**Recorded information:**
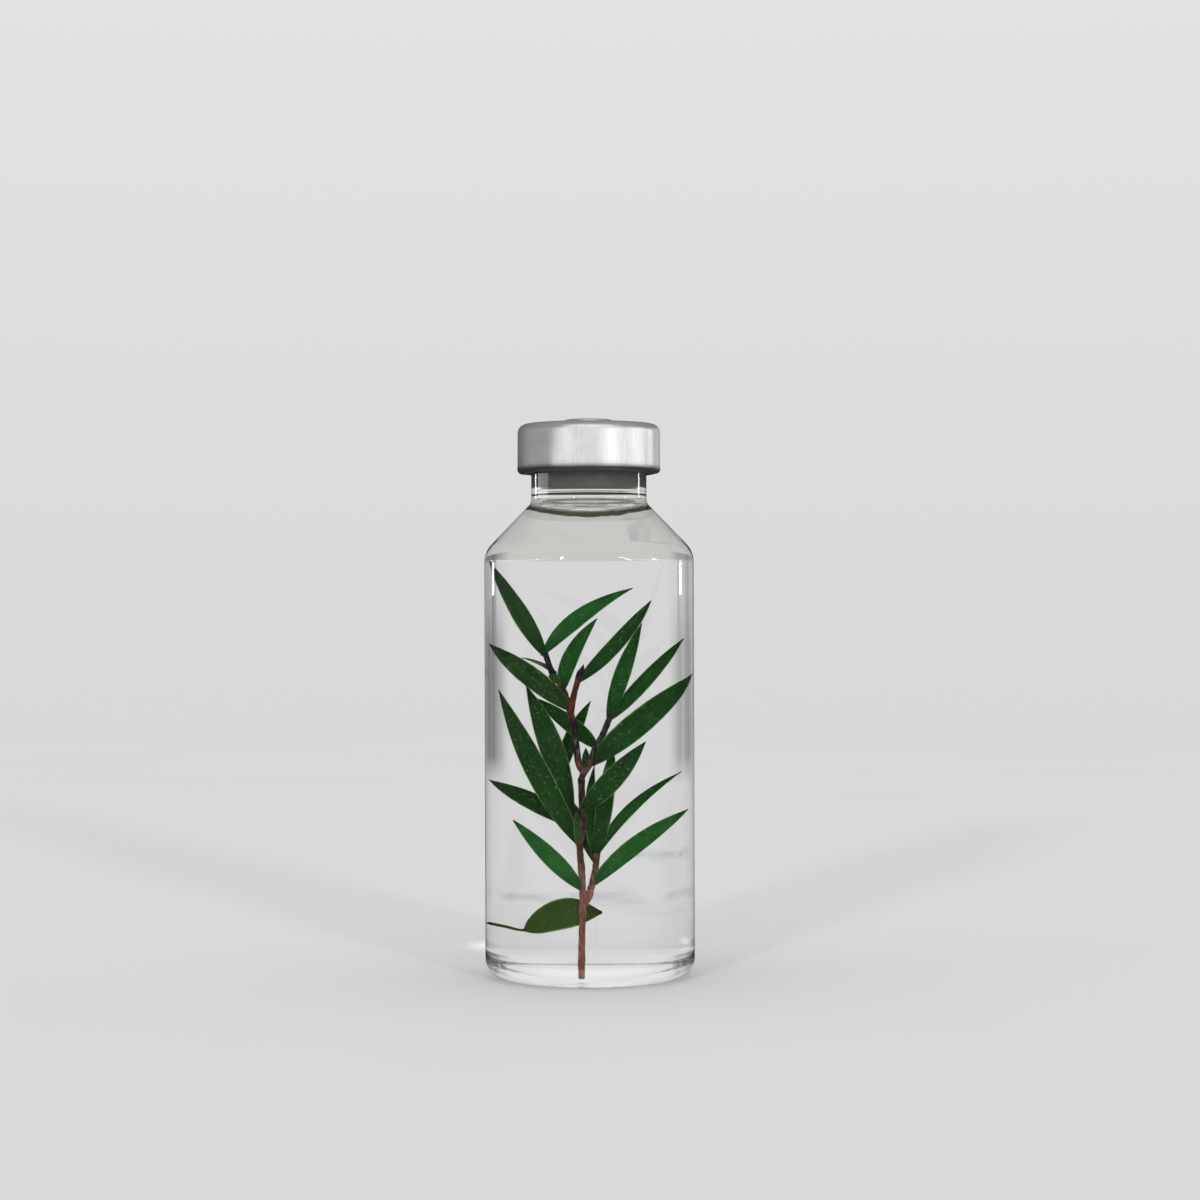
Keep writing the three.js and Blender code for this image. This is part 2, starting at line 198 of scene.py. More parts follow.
# Leaves: root, tip, broadest width, bow to the right, arch to the front, roll in degrees
LEAVES = [
    ((-4.6, 1.7, 45.9), (-10.7, 2, 59.4), 2.2, 0, 0.4, 20),
    ((-4.6, 1.7, 46.3), (4.4, 3, 55.6), 2.1, -1, 0.4, -15),
    ((-2.7, 1.2, 41), (0.9, -3, 51.3), 1.9, -1, 0.5, 10),
    ((-1.2, 0.4, 42.4), (6.4, 2, 53.8), 2, 0.5, 0.4, -20),
    ((2.1, -0.6, 36.9), (6, -2.5, 50.6), 1.9, -0.3, 0.3, 15),
    ((2.2, -0.6, 37), (10.2, 1.5, 48.4), 2, 0.1, 0.5, -15),
    ((-0.1, -0.4, 30.4), (12, 1, 43.3), 3.3, -0.2, 0.6, 10),
    ((-2.1, 0.9, 38.4), (-11.2, 1.2, 47.7), 2.7, 0.3, 0.4, -10),
    ((-3.9, 1.6, 43.8), (-6.6, 4.5, 45.7), 1.2, 0.2, 0, 60),
    ((-3.6, 1.5, 43.2), (-2.9, -0.6, 41.6), 1, 0.3, 0.6, 0),
    ((0.7, -0.5, 33), (-5.6, 3, 40), 2.1, 0.2, -0.8, -10),
    ((-2.1, -0.9, 23.4), (-6.6, 2, 41.8), 2.8, 0.3, 0.3, 15),
    ((-1.2, -2.2, 19.4), (-10.6, -1.5, 41.2), 2.9, -0.3, 0.9, -5),
    ((-3, 0.1, 28.8), (-3.6, 1, 34.2), 1.1, -0.1, 0, 20),
    ((-3, 0.1, 28.9), (0.1, 3, 39.5), 1.7, -0.4, -0.4, -20),
    ((-0.4, -0.4, 29.8), (-0.4, 1.2, 32.9), 0.9, 0, 0, 0),
    ((-0.9, -1.2, 24), (6.6, -4, 33.9), 2.7, 0, 0.5, 10),
    ((0.8, -2.2, 17.7), (2.5, 0.5, 33.3), 2, 0.1, -0.3, -15),
    ((0.7, -2.3, 17.2), (0.5, 2, 30.4), 1.3, -0.6, -0.4, 25),
    ((0.6, -2.4, 16.8), (-2.9, 3, 26.9), 1.7, 0.2, -0.4, -15),
    ((-1.2, -2.3, 19.6), (-1.4, -3.1, 24.2), 0.9, -0.2, 0.2, 40),
    ((-0.9, -1.7, 21.6), (-11, 2, 28.2), 2.5, 0.2, -0.5, 10),
    ((-0.8, -3.3, 13), (-9, -3, 22.8), 2.3, 0.1, 0.5, 10),
    ((0.8, -2.2, 17.6), (9.7, 2, 29.3), 1.4, -1.1, 0.3, -20),
    ((0.2, -3, 13.5), (11.4, 0, 24), 2.3, -0.8, 0.5, 10),
]
LOW_LEAF = ([
    (1.4, -3.9, 9.9), (-0.1, -3.7, 9.9), (-1.3, -3.3, 9.9), (-2.7, -1.8, 9.6), (-4.2, 0.4, 8.7),
    (-5.6, 2.6, 7.4), (-6.6, 4.2, 6.6), (-7.9, 5.8, 6.9), (-8.7, 7, 7.1),
], 4.3)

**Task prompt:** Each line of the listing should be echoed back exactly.

**Task result:**
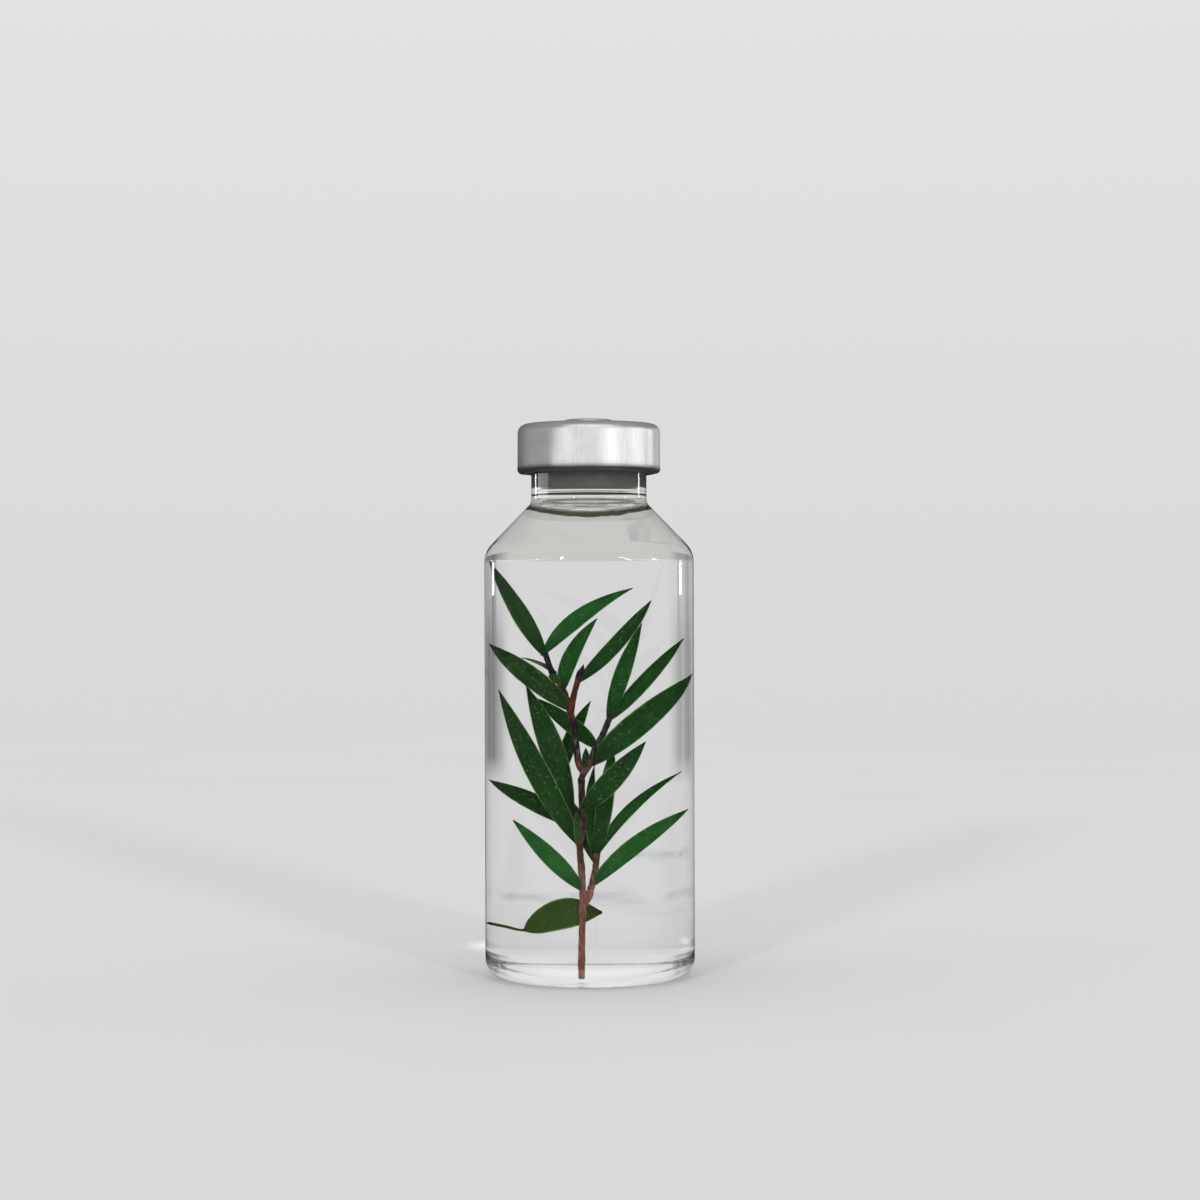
Keep writing the three.js and Blender code for this image. This is part 2, starting at line 198 of scene.py. More parts follow.
# Leaves: root, tip, broadest width, bow to the right, arch to the front, roll in degrees
LEAVES = [
    ((-4.6, 1.7, 45.9), (-10.7, 2, 59.4), 2.2, 0, 0.4, 20),
    ((-4.6, 1.7, 46.3), (4.4, 3, 55.6), 2.1, -1, 0.4, -15),
    ((-2.7, 1.2, 41), (0.9, -3, 51.3), 1.9, -1, 0.5, 10),
    ((-1.2, 0.4, 42.4), (6.4, 2, 53.8), 2, 0.5, 0.4, -20),
    ((2.1, -0.6, 36.9), (6, -2.5, 50.6), 1.9, -0.3, 0.3, 15),
    ((2.2, -0.6, 37), (10.2, 1.5, 48.4), 2, 0.1, 0.5, -15),
    ((-0.1, -0.4, 30.4), (12, 1, 43.3), 3.3, -0.2, 0.6, 10),
    ((-2.1, 0.9, 38.4), (-11.2, 1.2, 47.7), 2.7, 0.3, 0.4, -10),
    ((-3.9, 1.6, 43.8), (-6.6, 4.5, 45.7), 1.2, 0.2, 0, 60),
    ((-3.6, 1.5, 43.2), (-2.9, -0.6, 41.6), 1, 0.3, 0.6, 0),
    ((0.7, -0.5, 33), (-5.6, 3, 40), 2.1, 0.2, -0.8, -10),
    ((-2.1, -0.9, 23.4), (-6.6, 2, 41.8), 2.8, 0.3, 0.3, 15),
    ((-1.2, -2.2, 19.4), (-10.6, -1.5, 41.2), 2.9, -0.3, 0.9, -5),
    ((-3, 0.1, 28.8), (-3.6, 1, 34.2), 1.1, -0.1, 0, 20),
    ((-3, 0.1, 28.9), (0.1, 3, 39.5), 1.7, -0.4, -0.4, -20),
    ((-0.4, -0.4, 29.8), (-0.4, 1.2, 32.9), 0.9, 0, 0, 0),
    ((-0.9, -1.2, 24), (6.6, -4, 33.9), 2.7, 0, 0.5, 10),
    ((0.8, -2.2, 17.7), (2.5, 0.5, 33.3), 2, 0.1, -0.3, -15),
    ((0.7, -2.3, 17.2), (0.5, 2, 30.4), 1.3, -0.6, -0.4, 25),
    ((0.6, -2.4, 16.8), (-2.9, 3, 26.9), 1.7, 0.2, -0.4, -15),
    ((-1.2, -2.3, 19.6), (-1.4, -3.1, 24.2), 0.9, -0.2, 0.2, 40),
    ((-0.9, -1.7, 21.6), (-11, 2, 28.2), 2.5, 0.2, -0.5, 10),
    ((-0.8, -3.3, 13), (-9, -3, 22.8), 2.3, 0.1, 0.5, 10),
    ((0.8, -2.2, 17.6), (9.7, 2, 29.3), 1.4, -1.1, 0.3, -20),
    ((0.2, -3, 13.5), (11.4, 0, 24), 2.3, -0.8, 0.5, 10),
]
LOW_LEAF = ([
    (1.4, -3.9, 9.9), (-0.1, -3.7, 9.9), (-1.3, -3.3, 9.9), (-2.7, -1.8, 9.6), (-4.2, 0.4, 8.7),
    (-5.6, 2.6, 7.4), (-6.6, 4.2, 6.6), (-7.9, 5.8, 6.9), (-8.7, 7, 7.1),
], 4.3)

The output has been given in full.